I guess we were all pretty stupid.
For years, we've been black, or white, or maybe Hispanic or Asian. Everything but pink with purple polka dots.
We fill in those neat little classification boxes on surveys or medical forms saying which of the half dozen or so groups with which we most closely associate.
At first glance, whether anyone likes it or not, race is one of our most visible traits.
But now it's a trait that, really, does not exist as a fine line outside of society's imagination, a conjured concept rooted in the injustices of history.
The work presented Monday night by Penn State Associate Professor Mark Shriver showed that we're all a little bit of this, or a little bit of that. That Irish complexion does not mean great, great, great, great, great, great, great, great, great, great, great, great, great, great grandmother McGovern wasn't African.
That may be too much of a simplification of the science Shriver presented -- but it is essentially the point. In our genes, our constitution at its core, everyone shares a little bit of each other.
And other than using biology to show the blatant stupidity of racism -- that people who think that way all have a little bit in them of the very things they ridicule -- it also shows that as a campus, we are maturing in the ways we think about race. In the ultra-charged post-Village climate, such a stepped-back, objective look at race would have probably proved impossible.
Because when differing points of view are at each other's throats, the last thing they want to hear is that they are all the same. For both sides.
It's not a protest over some small administration policy. It's not scathing diatribes against forced diversification in the classroom. It's an objective look at a truth about the situation, without the need for repeated rhetoric. A little bit of life for a new issue that some look at wondering from where the next right course for progress will come, and others look at as a horse beaten into the ground.

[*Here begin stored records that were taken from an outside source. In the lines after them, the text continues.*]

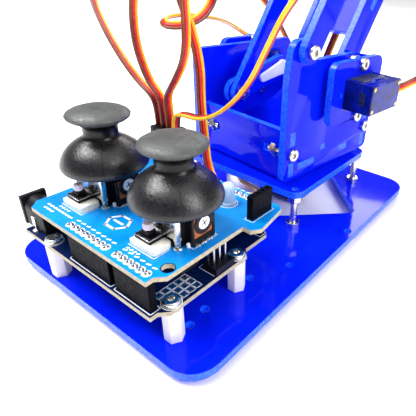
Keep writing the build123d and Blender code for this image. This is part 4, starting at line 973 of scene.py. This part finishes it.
# The sky is white at the horizon, dim above it and bright overhead, so that glossy sheets keep their colour.
SKY_WHITE_UP_TO = 0.1
SKY_DARK_FROM = 0.2
SKY_UPPER = [(0.7, 0.25), (0.85, 1.5)]
FLOOR_HALF = 3.0


def studio():
    """A pale floor, a soft sky and three soft lights."""
    mesh = bpy.data.meshes.new("floor")
    part = bmesh.new()
    bmesh.ops.create_grid(part, x_segments=8, y_segments=8, size=FLOOR_HALF)
    bmesh.ops.translate(part, vec=(0, 0, FLOOR_LEVEL * MM), verts=part.verts)
    part.to_mesh(mesh)
    part.free()
    mesh.materials.append(PAPER)
    floor = bpy.data.objects.new("floor", mesh)
    bpy.context.scene.collection.objects.link(floor)
    world = bpy.data.worlds.new("studio")
    bpy.context.scene.world = world
    world.use_nodes = True
    tree = world.node_tree
    background = tree.nodes["Background"]
    height = tree.nodes.new("ShaderNodeSeparateXYZ")
    tree.links.new(tree.nodes.new("ShaderNodeTexCoord").outputs["Generated"], height.inputs["Vector"])
    sky = tree.nodes.new("ShaderNodeValToRGB")
    stops = sky.color_ramp.elements
    stops[0].position, stops[0].color = SKY_WHITE_UP_TO, (1.0, 1.0, 1.0, 1.0)
    stops[1].position, stops[1].color = SKY_DARK_FROM, (0.2, 0.2, 0.21, 1.0)
    for position, level in SKY_UPPER:
        stops.new(position).color = (level, level, level, 1.0)
    tree.links.new(height.outputs["Z"], sky.inputs["Fac"])
    tree.links.new(sky.outputs["Color"], background.inputs["Color"])
    background.inputs["Strength"].default_value = 1.0
    softbox("key", (-0.45, -0.3, 0.9), (0, 0, 0.03), (0.6, 0.6), 16.0)
    softbox("right", (0.8, 0.0, 0.55), (0, 0, 0.05), (0.35, 0.7), 7.0)
    softbox("back", (-0.25, 0.9, 0.65), (0, 0, 0.05), (0.5, 0.25), 5.0)
    bpy.context.scene.view_settings.view_transform = "Standard"


camera()
ribbons()
acrylic_sheets()
plain_nodes()
servos()
joysticks()
controller_board()
shield_board()
sockets()
status_led()
studio()
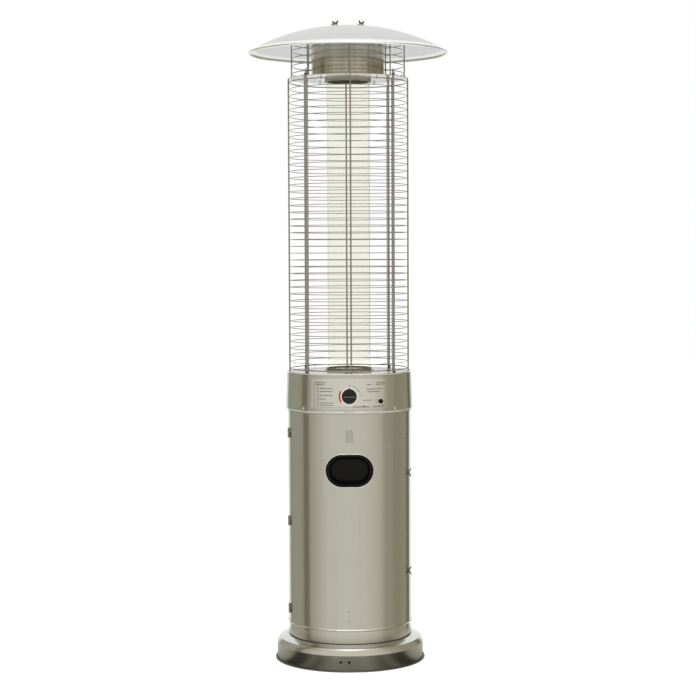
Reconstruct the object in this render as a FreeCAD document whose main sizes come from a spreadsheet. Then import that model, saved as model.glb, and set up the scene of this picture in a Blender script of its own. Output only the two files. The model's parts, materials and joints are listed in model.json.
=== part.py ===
"""Free-standing gas heater with a glass flame tube: a parametric FreeCAD document.

Millimetres. +Z is up, the front (door, knob) faces -Y, and the origin is the centre of the base at the floor.
Angles round the vertical axis are in degrees from the front, positive towards +X.
Every sub-part is one document object whose Label is the name of its file in parts/.
"""
import FreeCAD
import Part
import Sketcher
import math
import os

Vector = FreeCAD.Vector
Rotation = FreeCAD.Rotation

DRIVING_SIZES = {
    # base and collar
    "steel": 1.2, "base_radius": 208.0, "base_wall_top": 45.0, "base_shoulder": 180.0, "base_top": 70.4,
    "base_bend": 25.0, "base_lip_radius": 211.1, "base_lip_bead": 2.5, "collar_radius": 174.0,
    "floor_sheet": 1.6, "floor_radius": 171.0, "bottle_seat_radius": 150.0, "bottle_seat_rise": 1.2,
    "base_hole_radius": 3.5, "base_hole_height": 28.0,
    # gas bottle bay
    "shell_radius": 175.4, "shell_foot": 111.5, "shell_head": 710.5, "shell_sheet": 1.0, "door_half_angle": 73.0,
    "seam_gap": 0.35, "bay_top": 713.4, "collar_top": 107.0, "lining_radius": 174.1, "post_tube_radius": 6.0, "post_circle": 165.5,
    # recessed handle
    "handle_height": 555.0, "handle_width": 132.0, "handle_rise": 89.3, "handle_depth": 24.0,
    "handle_floor_width": 101.0, "handle_floor_rise": 59.0,
    # hinges and wing screws
    "hinge_radius": 179.4, "hinge_angle": 73.5, "hinge_rise": 27.0, "pin_radius": 1.5, "knuckle_radius": 3.0,
    "hinge_low": 150.0, "hinge_mid": 400.0, "hinge_high": 650.0,
    "screw_low": 258.0, "screw_high": 537.0, "screw_angle": 69.6,
    # control housing
    "housing_foot": 716.0, "housing_head": 818.9, "housing_foot_radius": 181.0, "housing_head_radius": 177.9,
    "plate_top": 823.0, "label_low": 728.0, "label_high": 810.0, "label_sheet": 0.7, "label_arc": 71.0,
    "knob_height": 762.0, "knob_radius": 21.0, "knob_base": 185.2, "stem_radius": 4.0,
    "igniter_angle": 28.4, "igniter_height": 747.0, "button_radius": 5.65, "running_gap": 0.08,
    # flame tube and guard
    "glass_radius": 61.0, "glass_wall": 3.0, "glass_foot": 825.0, "glass_head": 1650.0, "burner_radius": 56.0,
    "guard_ring_radius": 165.6, "guard_wire": 1.0, "guard_bar_radius": 168.55, "guard_bar": 2.25,
    "guard_low": 829.5, "guard_high": 1637.0, "guard_turn": 2.0, "guard_ring_count": 43.0,
    "post_radius": 3.0, "post_ring": 170.8, "post_foot": 812.0, "post_head": 1664.0, "nut_flats": 8.0,
    # reflector
    "shelf_foot": 1646.0, "shelf_sheet": 1.4, "shelf_radius": 170.0, "exhaust_radius": 103.4, "exhaust_head": 1750.0,
    "upper_ring_radius": 159.4, "upper_ring_low": 1661.0, "upper_pitch": 21.2, "upper_wire": 1.2, "upper_bar": 1.9,
    "dome_sphere": 569.5, "dome_radius": 280.0, "dome_apex": 1795.0, "dome_sheet": 1.0, "dome_bead": 3.0,
    "stud_ring": 52.0, "stud_radius": 3.0, "top": 1806.0,
}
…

With the attention span college students have on most things, keeping it new with the constant influx of ideas from many varied disciplines like this is the way to keep an open dialogue going.
It's also nice to hear about a diversity issue without hearing that "D" word repeated over and over like a drum beat. It was an open discussion on the problems that split us apart and the reasons they really make no sense when you think about it.
Plus, it hits home to everyone. For example, that practical, "I'm white, so this really doesn't matter to me," really doesn't make much sense when you're not all European after all.